ITEM 1.01. ENTRY INTO A MATERIAL DEFINITIVE AGREEMENT.
Underwriting Agreement
On April 1, 2020, Dollar General Corporation (the "Company") entered into an
underwriting agreement (the "Underwriting Agreement") with BofA Securities,
Inc., Citigroup Global Markets Inc. and Goldman Sachs & Co. LLC, as
representatives of the several underwriters named therein (the "Underwriters")
with respect to the Company's issuance and sale of $1.0 billion aggregate
principal amount of its 3.500% Senior Notes due 2030 (the "2030 Notes") and
$500.0 million aggregate principal amount of its 4.125% Senior Notes due 2050
(the "2050 Notes" and, together with the 2030 Notes, the "Notes"). Settlement
for the offering of the Notes is expected to occur on April 3, 2020. The net
proceeds from the offering of the Notes will be used for general corporate
purposes, which may include the repayment of indebtedness.
The sale of the Notes is being made pursuant to the Company's Registration
Statement on Form S-3 (Registration No. 333-237519) (the "Registration
Statement"), including a preliminary prospectus supplement dated April 1, 2020
(the "Prospectus Supplement") to the prospectus contained therein dated April 1,
2020 (the "Base Prospectus"), filed by the Company with the Securities and
Exchange Commission (the "Commission"), pursuant to Rule 424(b)(2) under the
Securities Act of 1933, as amended (the "Securities Act"), and a free writing
prospectus dated April 1, 2020 (the "Free Writing Prospectus"), filed by the
Company with the Commission, pursuant to Rule 433 under the Securities Act.
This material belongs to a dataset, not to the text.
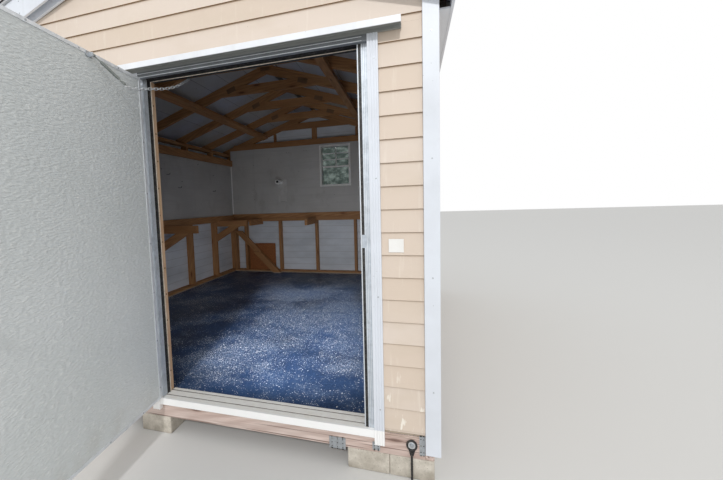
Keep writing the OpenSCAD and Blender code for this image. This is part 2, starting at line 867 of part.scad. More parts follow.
foundation_blocks();
floor_frame();
floor_deck();
front_wall_left();
front_wall_right();
front_gable();
back_wall();
left_wall();
right_wall();
front_wall_frame();
back_wall_frame();
left_wall_frame();
right_wall_frame();
back_lining();
side_linings();
trusses();
roof_runners();
side_girts();
roof_deck();
shingles();
ridge_cap();
rake_trims();
eave_trims();
corner_trims();
door_frame();
door_casings();
drip_cap();
threshold();
door_leaf();
door_channel();
door_hinges();
hinge_plates();
door_latch();
stay_bracket();
door_stay();
window_frame();
window_glass();
bench_ledgers();
bench_brackets();
corner_brace();
wall_fixture();
hardboard_panel();
blank_plate();
tie_straps();
anchor_cables();
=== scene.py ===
# Gable storage shed with its wide door open
import json
from math import atan, copysign, cos, pi, radians, sin
from random import Random

import bmesh
import bpy
from mathutils import Matrix, Vector


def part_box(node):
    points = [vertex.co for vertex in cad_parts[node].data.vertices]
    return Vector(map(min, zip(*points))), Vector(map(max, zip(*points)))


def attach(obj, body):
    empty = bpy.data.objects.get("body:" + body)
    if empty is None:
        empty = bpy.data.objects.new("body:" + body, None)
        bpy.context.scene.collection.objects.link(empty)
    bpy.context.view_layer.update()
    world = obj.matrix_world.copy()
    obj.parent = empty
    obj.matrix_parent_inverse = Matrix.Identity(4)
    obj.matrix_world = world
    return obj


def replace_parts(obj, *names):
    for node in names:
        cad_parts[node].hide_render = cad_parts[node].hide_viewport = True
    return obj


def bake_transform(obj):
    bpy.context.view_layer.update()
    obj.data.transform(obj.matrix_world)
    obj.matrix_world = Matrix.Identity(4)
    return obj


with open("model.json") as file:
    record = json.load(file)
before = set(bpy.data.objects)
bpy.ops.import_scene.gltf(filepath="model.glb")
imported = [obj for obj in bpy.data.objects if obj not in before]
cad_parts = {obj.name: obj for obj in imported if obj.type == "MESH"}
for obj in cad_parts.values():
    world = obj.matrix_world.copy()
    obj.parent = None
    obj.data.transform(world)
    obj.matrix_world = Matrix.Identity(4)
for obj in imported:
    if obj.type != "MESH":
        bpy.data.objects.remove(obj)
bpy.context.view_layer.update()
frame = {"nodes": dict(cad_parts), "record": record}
nodes = frame["nodes"]
print("frame loaded:", len(nodes), "nodes")

# Shared sizes and turns, in metres and radians
roofSlope = atan(1 / 3)
halfDepth, trussBay, ridgeUnder = 1.829, 0.6096, 2.65
halfPi = pi / 2
level, turnToX, turnToY = (0, 0, 0), (0, halfPi, 0), (halfPi, 0, 0)
bothWays = (-1, 1)


# Height of the rafters' lower edge, so far from the middle
def roofUnder(x):
    return ridgeUnder - x / 3


# Positions at an even spacing
def evenly(start, step, count):
    return [start + step * k for k in range(count)]


# Camera before the right half of the doorway, turned a little to the left
view = {
    "place": (1.4372, -3.3858, 1.2840),
    "turn": (16.397, 4.303, 1.885),    # degrees to the left, down and of roll
    "lens": 17.03, "shift": (0.0686, -0.0130),
}


def addObject(name, data):
    thing = bpy.data.objects.new(name, data)
    bpy.context.collection.objects.link(thing)
    return thing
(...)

The Underwriting Agreement contains customary representations, warranties and
covenants and includes the terms and conditions for the sale of the Notes,
indemnification and contribution obligations and other terms and conditions
customary in agreements of this type.
Certain of the Underwriters and their respective affiliates have, from time to
time, performed, and may in the future perform, various financial advisory,
investment banking, commercial banking and other services for the Company for
which they received or will receive customary fees and expenses. The
Underwriters and their respective affiliates may also, from time to time, enter
into arm's-length transactions with the Company in the ordinary course of their
business. In addition, affiliates of the underwriters are lenders under the
Company's revolving credit facility.
Affiliates of the underwriters are lenders under the Company's revolving credit
facility. BofA Securities, Inc., Wells Fargo Securities, LLC and affiliates of
Goldman Sachs & Co. LLC and U.S. Bancorp Investments, Inc. are joint lead
arrangers and bookrunners. In addition, an affiliate of Citigroup Global Markets
Inc. is the administrative agent and a joint lead arranger and bookrunner.
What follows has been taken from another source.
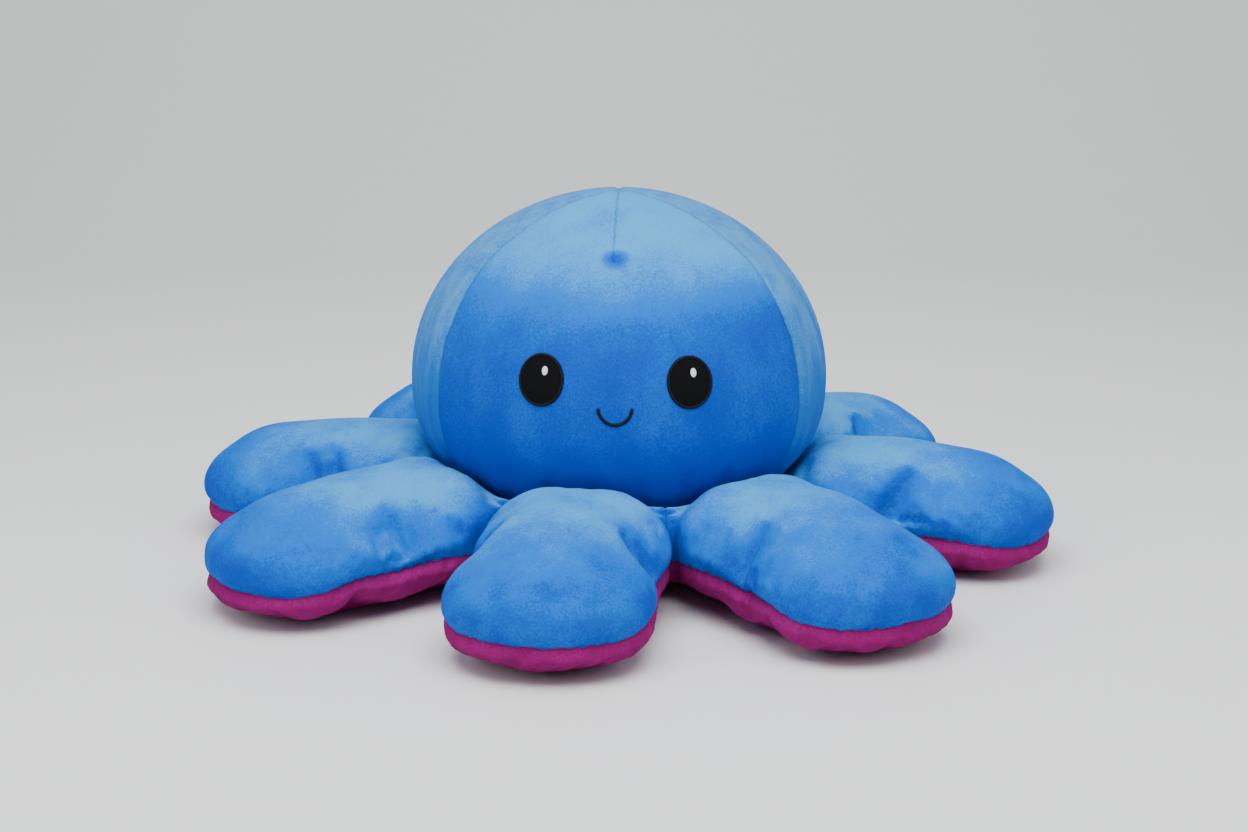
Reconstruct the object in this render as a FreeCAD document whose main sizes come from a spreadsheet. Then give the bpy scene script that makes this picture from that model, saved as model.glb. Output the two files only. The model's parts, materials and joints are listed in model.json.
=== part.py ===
import FreeCAD, Part
import math
import os
import Sketcher

# A stuffed octopus that turns inside out: a gored blue head over an eight-armed star cushion whose
# underside and cavity are lined in magenta.  Millimetres, +Z up, the face looks along -Y, and the
# origin is on the floor under the crown of the head.

V = FreeCAD.Vector
doc = FreeCAD.newDocument("octopus")

# ---------------------------------------------------------------- driving dimensions

DIMENSIONS = [
    ("cloth", 2.0, "thickness of the short-pile cloth"),
    ("stuffing", 2.3, "depth of the stuffing under the outside of the cloth"),
    ("head_radius", 206, "head at its widest"),
    ("head_top", 356, "crown above the floor"),
    ("waist", 175, "height of the widest level"),
    ("side_radius", 160, "profile arc above the waist"),
    ("low_radius", 146, "profile arc below the waist"),
    ("under_radius", 59, "profile arc turning under the head"),
    ("head_base", 68, "height of the head's lower edge"),
    ("face_span", 109, "angle of the front panel"),
    ("mouth", 112, "radius of the cavity in the underside"),
    ("cavity_wall", 110, "height where the cavity starts to close in"),
    ("cavity_top", 215, "top of the cavity"),
    ("cavity_side", 90, "profile arc of the cavity's side"),
    ("ring_foot", 140, "outer radius of the flat part of the star's centre"),
    ("ring_radius", 177, "outer radius of the star's centre"),
    ("ring_lift", 24, "how far its outer edge is off the floor"),
    ("ring_seam", 50, "height of its edge seam"),
    ("ring_shoulder", 75, "height of its outer top edge"),
    ("ring_round", 12, "width of the bevel on its outer top edge"),
    ("ring_flat", 145, "outer radius of its top under the head"),
    ("cloth_step", 1.0, "how far its cloth's inner corners stay inside its slopes"),
    ("stuffing_step", 1.2, "how far its stuffing's corners stay inside its slopes"),
    ("eye_gap", 68, "eye's distance from the middle of the face"),
    ("eye_shift", -2.5, "middle of the face from the middle of the head"),
    ("eye_level", 213, "height of the eyes"),
    ("eye_wide", 22, "half width of an eye"),
    ("eye_tall", 24.5, "half height of an eye"),
    ("patch", 0.9, "thickness of the eye cloth"),
    ("satin", 1.5, "thickness of the satin stitching"),
    ("satin_width", 2.6, "width of a line of satin stitching"),
    ("glint_wide", 3.2, "half width of the eye's light spot"),
    ("glint_tall", 4.3, "half height of the eye's light spot"),
    ("glint_right", 3.5, "light spot's distance to the right of the eye's middle"),
    ("glint_up", 8.5, "light spot's distance above the eye's middle"),
    ("smile_level", 191, "height of the ends of the smile"),
    ("smile_radius", 16.5, "outer radius of the smile"),
    ("bend", 226, "distance of an arm's bend line from the axis"),
    ("bend_height", 57, "height of the bend line"),
    ("knuckle", 46, "radius of the arm's rounded inner end"),
    ("arm_root", 176, "where the arm's form starts"),
    ("arm_seam_root", 60, "height of the arm's edge seam at its root"),
    ("arm_seam_drop", 5.2, "downward slope of the edge seam in degrees"),
    ("arm_tip_height", 37, "height of the arm's tip"),
]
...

Affiliates of BofA Securities, Inc. and Goldman Sachs & Co. LLC are also
co-syndication agents. Affiliates of BBVA Securities, Inc., Fifth Third
Securities, Inc., J.P. Morgan Securities LLC, Mizuho Securities USA LLC, PNC
Capital Markets LLC, Regions Securities LLC, SunTrust Robinson Humphrey, Inc.,
U.S. Bancorp Investments, Inc. and Wells Fargo Securities, LLC are
co-documentation agents under the Company's revolving credit facility. Further,
U.S. Bank National Association, an affiliate of U.S. Bancorp Investments, Inc.,
will serve as trustee under the indenture under which the Notes offered hereby
will be issued.
The above description of the Underwriting Agreement is qualified in its entirety
by reference to the Underwriting Agreement, which is filed as Exhibit 1.1 to
this Current Report on Form 8-K and is incorporated herein by reference.
ITEM 8.01. OTHER EVENTS.
In connection with the offering by the Company of the Notes, as described in
response to Item 1.01 of this Current Report on Form 8-K, the following exhibits
are filed herewith in order to be incorporated by reference into the
Registration Statement, the Base Prospectus and/or the Prospectus Supplement:
(i) the Underwriting Agreement (Exhibit 1.1 hereto) and (ii) certain information
relating to Part II, Item 14 "Other Expenses of Issuance and Distribution" of
the Registration Statement (Exhibit 99.1 hereto).